--- Start of Data section ---

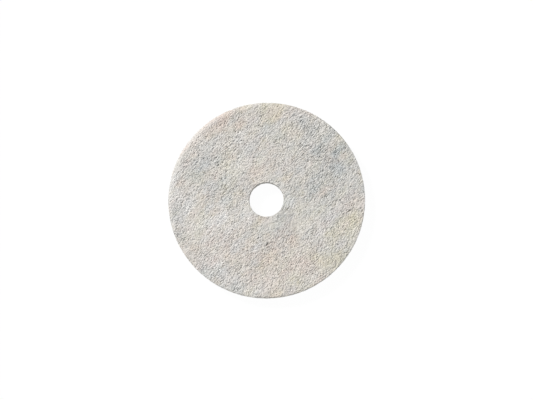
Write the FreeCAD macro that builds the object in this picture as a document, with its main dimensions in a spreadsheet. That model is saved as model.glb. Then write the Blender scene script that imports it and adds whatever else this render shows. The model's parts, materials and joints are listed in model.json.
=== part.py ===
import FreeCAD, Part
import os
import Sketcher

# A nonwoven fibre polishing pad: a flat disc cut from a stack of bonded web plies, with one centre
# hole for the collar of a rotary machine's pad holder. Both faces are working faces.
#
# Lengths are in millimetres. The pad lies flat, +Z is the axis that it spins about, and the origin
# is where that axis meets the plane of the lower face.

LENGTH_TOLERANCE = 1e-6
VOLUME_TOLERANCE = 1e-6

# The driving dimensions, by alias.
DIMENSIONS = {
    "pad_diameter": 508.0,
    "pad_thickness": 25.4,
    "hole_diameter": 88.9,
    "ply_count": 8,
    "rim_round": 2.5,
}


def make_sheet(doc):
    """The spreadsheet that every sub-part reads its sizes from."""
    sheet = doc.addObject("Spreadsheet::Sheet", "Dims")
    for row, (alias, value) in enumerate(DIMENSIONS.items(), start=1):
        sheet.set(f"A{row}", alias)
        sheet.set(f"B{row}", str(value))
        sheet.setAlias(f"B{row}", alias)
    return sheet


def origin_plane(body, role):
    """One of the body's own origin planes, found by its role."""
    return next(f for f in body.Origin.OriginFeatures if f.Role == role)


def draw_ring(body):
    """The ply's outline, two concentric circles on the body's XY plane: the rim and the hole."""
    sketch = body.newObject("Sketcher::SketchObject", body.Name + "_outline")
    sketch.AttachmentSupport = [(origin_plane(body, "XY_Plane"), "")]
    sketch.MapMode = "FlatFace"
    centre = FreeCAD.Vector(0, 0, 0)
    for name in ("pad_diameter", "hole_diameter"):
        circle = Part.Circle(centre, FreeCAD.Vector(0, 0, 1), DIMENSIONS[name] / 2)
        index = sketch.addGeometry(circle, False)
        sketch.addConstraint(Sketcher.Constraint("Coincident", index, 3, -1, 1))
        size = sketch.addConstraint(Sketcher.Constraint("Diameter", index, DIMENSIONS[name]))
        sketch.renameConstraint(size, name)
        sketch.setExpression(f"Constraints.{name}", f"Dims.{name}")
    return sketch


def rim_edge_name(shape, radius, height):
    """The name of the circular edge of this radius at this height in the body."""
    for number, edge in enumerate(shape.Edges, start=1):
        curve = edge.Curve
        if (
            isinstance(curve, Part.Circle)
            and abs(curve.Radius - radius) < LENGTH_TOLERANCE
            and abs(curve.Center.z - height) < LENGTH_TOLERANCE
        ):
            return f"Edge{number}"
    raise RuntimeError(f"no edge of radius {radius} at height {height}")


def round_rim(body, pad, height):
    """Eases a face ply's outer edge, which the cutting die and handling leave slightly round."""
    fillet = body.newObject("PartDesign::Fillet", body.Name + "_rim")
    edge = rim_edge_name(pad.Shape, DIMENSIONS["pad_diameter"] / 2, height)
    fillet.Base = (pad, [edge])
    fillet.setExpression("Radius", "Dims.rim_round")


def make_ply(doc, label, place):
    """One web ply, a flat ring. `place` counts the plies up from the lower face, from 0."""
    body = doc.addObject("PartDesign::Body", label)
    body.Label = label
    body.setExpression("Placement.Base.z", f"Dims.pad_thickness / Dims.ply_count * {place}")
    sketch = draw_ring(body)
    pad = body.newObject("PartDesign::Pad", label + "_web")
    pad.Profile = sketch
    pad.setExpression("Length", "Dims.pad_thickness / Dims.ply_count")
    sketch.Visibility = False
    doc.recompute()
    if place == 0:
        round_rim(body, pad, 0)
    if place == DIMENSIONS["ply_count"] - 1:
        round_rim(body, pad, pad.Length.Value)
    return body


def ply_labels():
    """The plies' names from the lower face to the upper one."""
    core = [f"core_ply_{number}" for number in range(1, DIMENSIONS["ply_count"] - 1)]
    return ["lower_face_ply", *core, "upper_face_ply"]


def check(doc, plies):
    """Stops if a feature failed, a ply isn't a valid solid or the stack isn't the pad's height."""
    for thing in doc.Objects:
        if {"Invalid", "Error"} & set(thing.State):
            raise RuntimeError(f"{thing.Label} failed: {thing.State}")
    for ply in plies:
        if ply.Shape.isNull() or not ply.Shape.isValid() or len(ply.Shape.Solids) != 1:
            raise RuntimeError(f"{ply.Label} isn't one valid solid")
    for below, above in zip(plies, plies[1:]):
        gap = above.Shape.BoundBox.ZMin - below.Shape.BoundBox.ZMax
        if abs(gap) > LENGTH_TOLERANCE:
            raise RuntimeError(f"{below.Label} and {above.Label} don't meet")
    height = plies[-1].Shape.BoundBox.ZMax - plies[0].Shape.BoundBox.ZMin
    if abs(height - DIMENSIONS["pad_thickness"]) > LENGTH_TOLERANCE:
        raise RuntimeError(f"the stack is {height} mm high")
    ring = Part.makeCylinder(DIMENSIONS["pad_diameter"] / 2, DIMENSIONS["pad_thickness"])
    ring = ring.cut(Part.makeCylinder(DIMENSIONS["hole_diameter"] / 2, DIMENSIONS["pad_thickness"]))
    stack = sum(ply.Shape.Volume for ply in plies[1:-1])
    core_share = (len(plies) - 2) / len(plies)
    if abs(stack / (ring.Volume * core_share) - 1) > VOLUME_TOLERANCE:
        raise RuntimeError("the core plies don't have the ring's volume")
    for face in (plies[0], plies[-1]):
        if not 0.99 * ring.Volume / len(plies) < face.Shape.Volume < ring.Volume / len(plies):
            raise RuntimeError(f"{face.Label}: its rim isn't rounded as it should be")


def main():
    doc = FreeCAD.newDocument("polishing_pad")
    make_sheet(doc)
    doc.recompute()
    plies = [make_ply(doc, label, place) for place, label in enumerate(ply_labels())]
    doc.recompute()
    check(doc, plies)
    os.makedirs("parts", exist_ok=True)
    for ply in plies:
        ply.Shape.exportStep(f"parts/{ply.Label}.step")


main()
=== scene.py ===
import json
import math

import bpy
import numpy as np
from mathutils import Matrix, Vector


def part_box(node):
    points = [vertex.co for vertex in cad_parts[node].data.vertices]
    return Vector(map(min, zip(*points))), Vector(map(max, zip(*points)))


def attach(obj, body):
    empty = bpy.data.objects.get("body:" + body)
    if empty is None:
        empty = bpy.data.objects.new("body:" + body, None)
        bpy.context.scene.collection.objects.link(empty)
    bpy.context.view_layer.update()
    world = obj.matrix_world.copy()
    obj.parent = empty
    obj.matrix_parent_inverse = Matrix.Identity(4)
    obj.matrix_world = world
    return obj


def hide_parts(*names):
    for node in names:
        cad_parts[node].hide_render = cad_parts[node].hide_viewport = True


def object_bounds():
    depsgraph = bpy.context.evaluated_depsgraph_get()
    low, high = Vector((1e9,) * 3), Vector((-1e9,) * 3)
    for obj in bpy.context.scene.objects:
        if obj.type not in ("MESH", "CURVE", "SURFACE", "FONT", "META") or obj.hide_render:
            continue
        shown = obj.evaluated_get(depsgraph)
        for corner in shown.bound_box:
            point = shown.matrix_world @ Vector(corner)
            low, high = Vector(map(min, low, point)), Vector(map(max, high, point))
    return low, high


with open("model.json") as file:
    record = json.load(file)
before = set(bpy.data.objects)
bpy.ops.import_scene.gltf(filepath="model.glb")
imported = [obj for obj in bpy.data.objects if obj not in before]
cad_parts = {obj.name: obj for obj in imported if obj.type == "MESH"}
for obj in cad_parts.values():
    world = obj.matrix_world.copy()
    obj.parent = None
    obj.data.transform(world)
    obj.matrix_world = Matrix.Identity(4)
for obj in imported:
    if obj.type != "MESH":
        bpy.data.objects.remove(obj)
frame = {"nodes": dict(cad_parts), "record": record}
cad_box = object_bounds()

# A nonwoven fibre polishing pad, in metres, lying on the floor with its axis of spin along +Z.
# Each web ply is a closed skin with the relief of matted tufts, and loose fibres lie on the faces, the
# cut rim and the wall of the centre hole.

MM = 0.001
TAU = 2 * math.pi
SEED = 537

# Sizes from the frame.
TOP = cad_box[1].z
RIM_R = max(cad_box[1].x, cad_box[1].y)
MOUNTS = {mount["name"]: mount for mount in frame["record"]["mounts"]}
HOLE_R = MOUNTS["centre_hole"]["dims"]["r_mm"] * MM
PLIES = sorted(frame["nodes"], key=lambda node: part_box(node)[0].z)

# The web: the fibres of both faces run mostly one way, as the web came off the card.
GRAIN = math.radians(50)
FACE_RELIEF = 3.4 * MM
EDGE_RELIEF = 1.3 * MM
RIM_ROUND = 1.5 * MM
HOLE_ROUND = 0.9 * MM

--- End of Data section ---

(Requirement)
The lines to quote run from the one containing "plies = [make_ply(doc, label, place)" to the one containing "depsgraph = bpy.context.evaluated_depsgraph_get()". Quote them exactly, with both of those lines, and nothing else.

(Output)
    plies = [make_ply(doc, label, place) for place, label in enumerate(ply_labels())]
    doc.recompute()
    check(doc, plies)
    os.makedirs("parts", exist_ok=True)
    for ply in plies:
        ply.Shape.exportStep(f"parts/{ply.Label}.step")


main()
=== scene.py ===
import json
import math

import bpy
import numpy as np
from mathutils import Matrix, Vector


def part_box(node):
    points = [vertex.co for vertex in cad_parts[node].data.vertices]
    return Vector(map(min, zip(*points))), Vector(map(max, zip(*points)))


def attach(obj, body):
    empty = bpy.data.objects.get("body:" + body)
    if empty is None:
        empty = bpy.data.objects.new("body:" + body, None)
        bpy.context.scene.collection.objects.link(empty)
    bpy.context.view_layer.update()
    world = obj.matrix_world.copy()
    obj.parent = empty
    obj.matrix_parent_inverse = Matrix.Identity(4)
    obj.matrix_world = world
    return obj


def hide_parts(*names):
    for node in names:
        cad_parts[node].hide_render = cad_parts[node].hide_viewport = True


def object_bounds():
    depsgraph = bpy.context.evaluated_depsgraph_get()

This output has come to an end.